Residents believed political change was bogged down by criss-crossing responsibilities that allowed local governments to dodge accountability for the neighborhood. Part of the neighborhood was under Chapel Hill jurisdiction, but part of it was in the county. In 2005, the Carrboro Board of Aldermen voted to annex a portion of the community into Carrboro.

As a result, Campbell said, no municipality would claim Rogers Road.

“We tell people that we are the hole in the doughnut,” Campbell said. “Everything around us affects us, and everything around us excluded us. Now we're saying ok, let's talk about connection.”

Overlapping, mismatched zoning patterns are not exclusive to the Rogers-Eubanks community. Instead, said Orange County commissioner Mark Dorosin, zoning has been wielded across the state to disenfranchise non-white, low-wealth communities.

“That's not by accident — that's part of the institutionalized discrimination that underlies all environmental justice issues,” Dorosin said. “These are communities that have been explicitly left out or excluded on the fringe, marginalized politically.”

Regardless, the community persisted. Leaders attended a North Carolina Environmental Justice Network summit in 2009, then went to the White House for an EPA conference. RENA was founded in 2007, opening a small community center in 2010, then the current center in 2014.

In 2011, RENA organized a cleanup of illegal dumping sites around the landfill and has partnered with UNC to bring students from the neighborhood to campus. 

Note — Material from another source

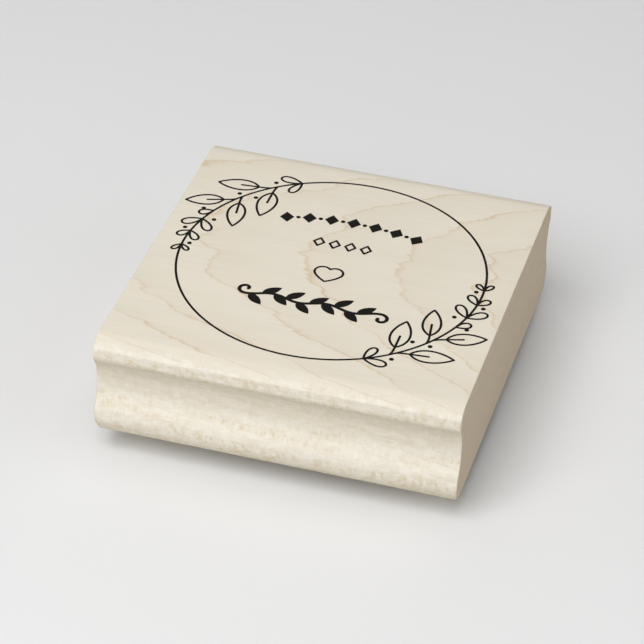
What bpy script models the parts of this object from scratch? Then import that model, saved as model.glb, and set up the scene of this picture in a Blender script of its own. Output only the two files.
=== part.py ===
"""A wood-mounted rubber stamp, modelled as its separate pieces.

A block of maple moulding carries a foam cushion and an engraved rubber die. Two thin films of
adhesive hold the stack together. The measurements are metres and +Z is up. The origin is on
the printing face, under the middle of the block. The moulded, grooved sides face -Y and +Y,
and the sawn ends face -X and +X. Seen from above, the die's artwork reads the right way
round, as its print does on paper, so from below it is mirrored.
"""

import math

import bmesh
import bpy
from mathutils import Vector

# Block of maple moulding
BLOCK_LENGTH = 0.0762  # sawn end to sawn end
BLOCK_DEPTH = 0.0804  # across the lower body
BLOCK_HEIGHT = 0.0226
NOSE_SETBACK = 0.0002  # nose, behind the lower body's face
TOP_REACH = 0.0040  # rounding of the top into the nose: how far in it starts
TOP_ROUND = 0.0019  # and how far down it ends
TOP_BEVEL = 1.35  # 1 is an even round, and more is flatter in the middle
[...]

Chapel Hill Mayor Pam Hemminger said in an email the Town has made good on its promises and continues to try to support the community.

"It has been a determination of the Town to work with the RENA Community to make amends for hosting our collective landfill for so many years," she said.

Campbell said the next step is connecting the whole neighborhood to the sewer system.

“Those residents believed in themselves and believed in the system enough to keep knocking it,” Foushee said. “I've lived here all my life, and that's how Black folk have gotten anything that they've gotten. You just don’t give up.”